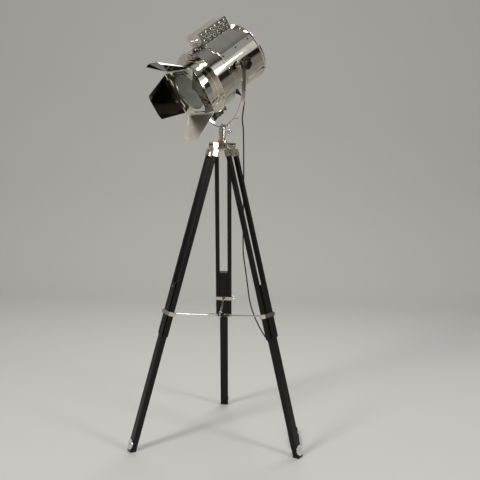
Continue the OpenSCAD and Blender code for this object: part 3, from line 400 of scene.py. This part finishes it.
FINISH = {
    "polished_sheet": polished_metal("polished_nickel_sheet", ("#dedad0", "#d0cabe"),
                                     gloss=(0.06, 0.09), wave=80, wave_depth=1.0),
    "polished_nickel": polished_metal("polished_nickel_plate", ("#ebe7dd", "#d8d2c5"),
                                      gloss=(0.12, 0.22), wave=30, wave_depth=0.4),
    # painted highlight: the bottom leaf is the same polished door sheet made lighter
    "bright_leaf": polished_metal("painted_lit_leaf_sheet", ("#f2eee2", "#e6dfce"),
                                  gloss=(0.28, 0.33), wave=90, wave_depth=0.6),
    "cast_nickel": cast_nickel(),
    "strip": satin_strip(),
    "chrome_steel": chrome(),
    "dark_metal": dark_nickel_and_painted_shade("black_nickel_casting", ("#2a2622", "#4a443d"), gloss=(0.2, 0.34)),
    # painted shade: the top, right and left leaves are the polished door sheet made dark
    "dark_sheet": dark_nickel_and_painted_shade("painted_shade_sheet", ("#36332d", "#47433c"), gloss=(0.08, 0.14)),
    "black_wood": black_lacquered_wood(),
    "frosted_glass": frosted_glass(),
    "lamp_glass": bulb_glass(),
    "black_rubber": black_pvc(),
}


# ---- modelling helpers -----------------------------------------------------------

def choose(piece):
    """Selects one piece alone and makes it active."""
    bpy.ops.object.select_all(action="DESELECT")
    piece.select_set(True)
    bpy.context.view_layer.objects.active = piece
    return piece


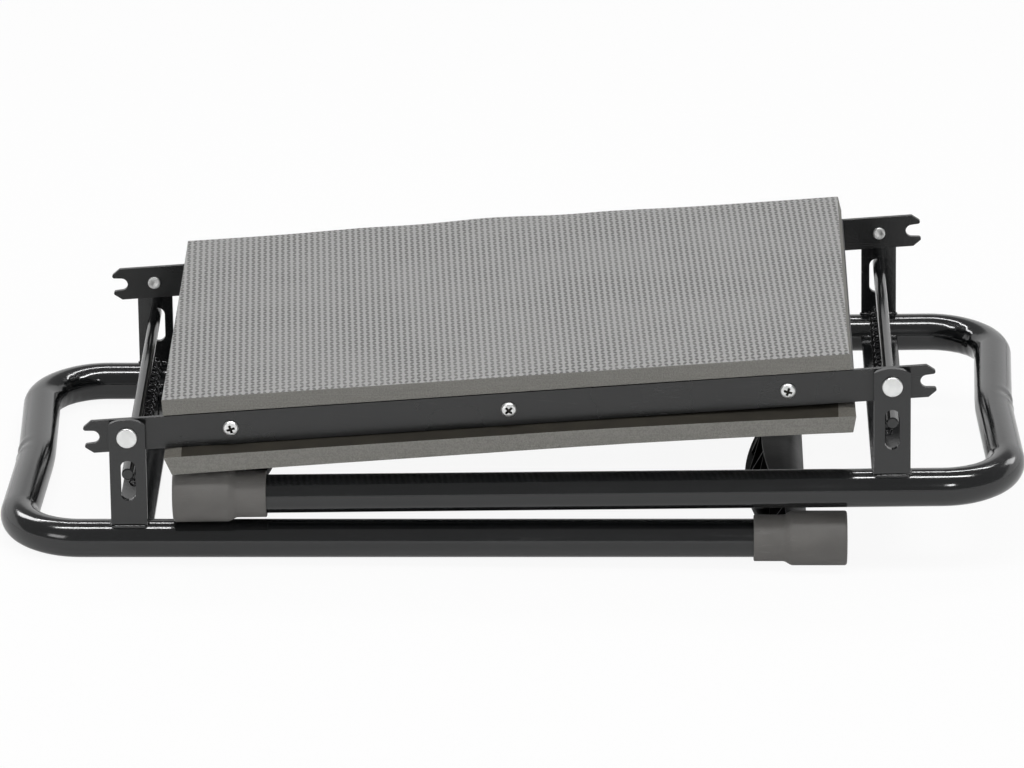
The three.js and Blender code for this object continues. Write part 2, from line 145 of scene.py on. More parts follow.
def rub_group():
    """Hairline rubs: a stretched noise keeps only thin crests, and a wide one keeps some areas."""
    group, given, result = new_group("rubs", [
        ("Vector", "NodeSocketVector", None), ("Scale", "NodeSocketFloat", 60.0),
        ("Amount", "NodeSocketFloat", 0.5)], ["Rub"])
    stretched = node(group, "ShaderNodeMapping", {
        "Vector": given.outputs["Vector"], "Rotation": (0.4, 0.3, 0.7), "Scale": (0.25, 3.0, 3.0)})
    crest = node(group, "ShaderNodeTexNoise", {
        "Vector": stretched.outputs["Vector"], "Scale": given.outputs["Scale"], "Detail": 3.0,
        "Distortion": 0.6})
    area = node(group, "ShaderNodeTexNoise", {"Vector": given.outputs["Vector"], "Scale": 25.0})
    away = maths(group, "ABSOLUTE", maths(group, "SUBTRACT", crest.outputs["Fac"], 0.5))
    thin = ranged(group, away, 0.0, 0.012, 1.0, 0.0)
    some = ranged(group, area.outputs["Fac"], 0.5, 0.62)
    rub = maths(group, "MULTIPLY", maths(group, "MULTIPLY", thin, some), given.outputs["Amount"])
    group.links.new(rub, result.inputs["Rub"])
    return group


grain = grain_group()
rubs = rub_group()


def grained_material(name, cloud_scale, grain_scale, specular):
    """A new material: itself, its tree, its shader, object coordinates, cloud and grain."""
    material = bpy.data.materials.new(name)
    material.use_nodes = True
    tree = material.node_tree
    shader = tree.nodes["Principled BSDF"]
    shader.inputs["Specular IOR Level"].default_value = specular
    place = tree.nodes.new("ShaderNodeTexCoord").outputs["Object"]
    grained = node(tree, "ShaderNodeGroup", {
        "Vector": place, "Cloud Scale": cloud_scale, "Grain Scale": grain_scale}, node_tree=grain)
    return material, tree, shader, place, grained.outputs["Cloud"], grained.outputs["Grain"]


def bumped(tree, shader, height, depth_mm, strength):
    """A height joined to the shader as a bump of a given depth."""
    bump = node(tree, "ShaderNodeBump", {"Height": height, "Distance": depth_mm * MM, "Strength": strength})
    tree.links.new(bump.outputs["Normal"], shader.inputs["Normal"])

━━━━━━

Your task: Set the lines down exactly, from the first line of the records to the line where "return piece" appears, with both ends kept.

Exercise output:
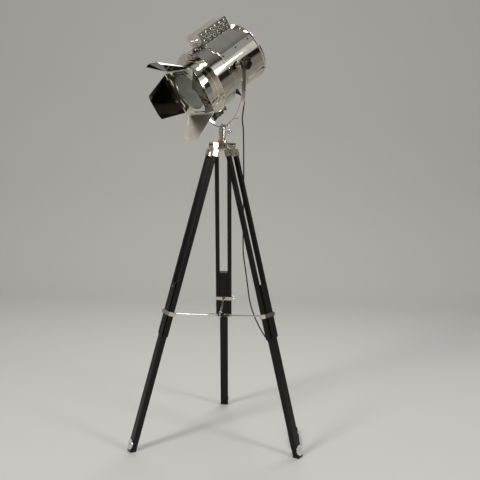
Continue the OpenSCAD and Blender code for this object: part 3, from line 400 of scene.py. This part finishes it.
FINISH = {
    "polished_sheet": polished_metal("polished_nickel_sheet", ("#dedad0", "#d0cabe"),
                                     gloss=(0.06, 0.09), wave=80, wave_depth=1.0),
    "polished_nickel": polished_metal("polished_nickel_plate", ("#ebe7dd", "#d8d2c5"),
                                      gloss=(0.12, 0.22), wave=30, wave_depth=0.4),
    # painted highlight: the bottom leaf is the same polished door sheet made lighter
    "bright_leaf": polished_metal("painted_lit_leaf_sheet", ("#f2eee2", "#e6dfce"),
                                  gloss=(0.28, 0.33), wave=90, wave_depth=0.6),
    "cast_nickel": cast_nickel(),
    "strip": satin_strip(),
    "chrome_steel": chrome(),
    "dark_metal": dark_nickel_and_painted_shade("black_nickel_casting", ("#2a2622", "#4a443d"), gloss=(0.2, 0.34)),
    # painted shade: the top, right and left leaves are the polished door sheet made dark
    "dark_sheet": dark_nickel_and_painted_shade("painted_shade_sheet", ("#36332d", "#47433c"), gloss=(0.08, 0.14)),
    "black_wood": black_lacquered_wood(),
    "frosted_glass": frosted_glass(),
    "lamp_glass": bulb_glass(),
    "black_rubber": black_pvc(),
}


# ---- modelling helpers -----------------------------------------------------------

def choose(piece):
    """Selects one piece alone and makes it active."""
    bpy.ops.object.select_all(action="DESELECT")
    piece.select_set(True)
    bpy.context.view_layer.objects.active = piece
    return piece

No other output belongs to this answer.